§ **Instructions for the task**: Give again, word for word, only the lines from the one containing "obj.matrix_parent_inverse = Matrix.Identity(4)" through the final line.

┌──

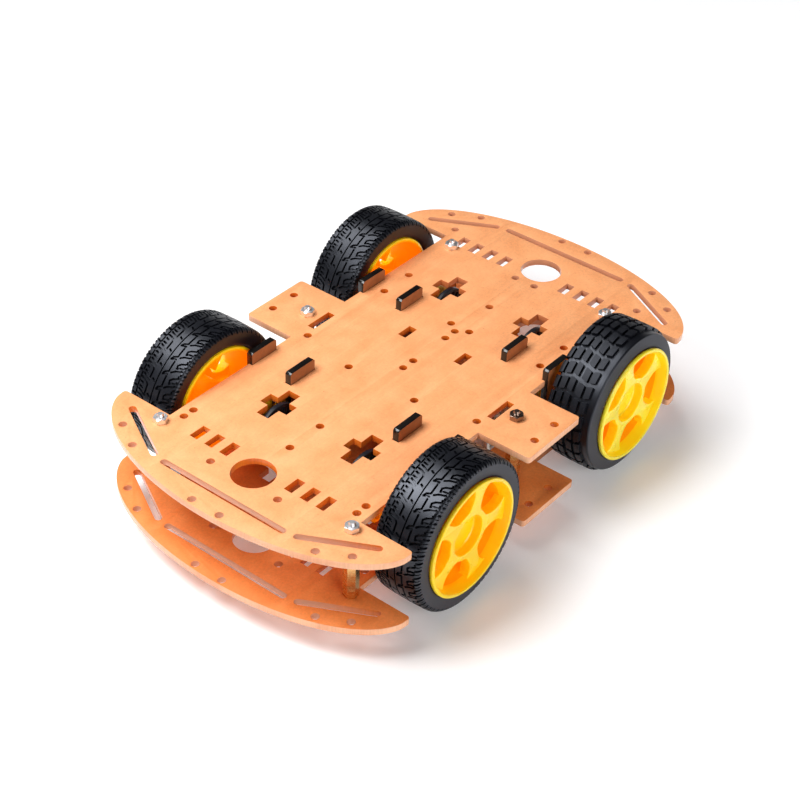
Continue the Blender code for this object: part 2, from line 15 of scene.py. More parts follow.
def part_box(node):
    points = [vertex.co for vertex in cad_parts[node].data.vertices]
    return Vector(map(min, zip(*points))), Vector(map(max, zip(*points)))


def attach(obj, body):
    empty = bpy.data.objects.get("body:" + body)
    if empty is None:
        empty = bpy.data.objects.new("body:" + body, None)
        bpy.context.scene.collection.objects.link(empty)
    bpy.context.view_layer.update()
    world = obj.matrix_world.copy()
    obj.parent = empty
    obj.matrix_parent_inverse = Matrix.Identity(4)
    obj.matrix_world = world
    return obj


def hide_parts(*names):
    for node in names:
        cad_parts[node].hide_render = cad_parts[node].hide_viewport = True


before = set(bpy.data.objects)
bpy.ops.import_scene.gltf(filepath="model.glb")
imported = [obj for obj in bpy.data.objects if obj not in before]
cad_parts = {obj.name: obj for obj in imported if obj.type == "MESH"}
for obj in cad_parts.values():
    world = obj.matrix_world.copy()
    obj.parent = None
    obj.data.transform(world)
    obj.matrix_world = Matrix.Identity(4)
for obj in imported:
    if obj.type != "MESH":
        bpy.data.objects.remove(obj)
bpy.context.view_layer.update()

└──

§ **Response to this exercise**:
    obj.matrix_parent_inverse = Matrix.Identity(4)
    obj.matrix_world = world
    return obj


def hide_parts(*names):
    for node in names:
        cad_parts[node].hide_render = cad_parts[node].hide_viewport = True


before = set(bpy.data.objects)
bpy.ops.import_scene.gltf(filepath="model.glb")
imported = [obj for obj in bpy.data.objects if obj not in before]
cad_parts = {obj.name: obj for obj in imported if obj.type == "MESH"}
for obj in cad_parts.values():
    world = obj.matrix_world.copy()
    obj.parent = None
    obj.data.transform(world)
    obj.matrix_world = Matrix.Identity(4)
for obj in imported:
    if obj.type != "MESH":
        bpy.data.objects.remove(obj)
bpy.context.view_layer.update()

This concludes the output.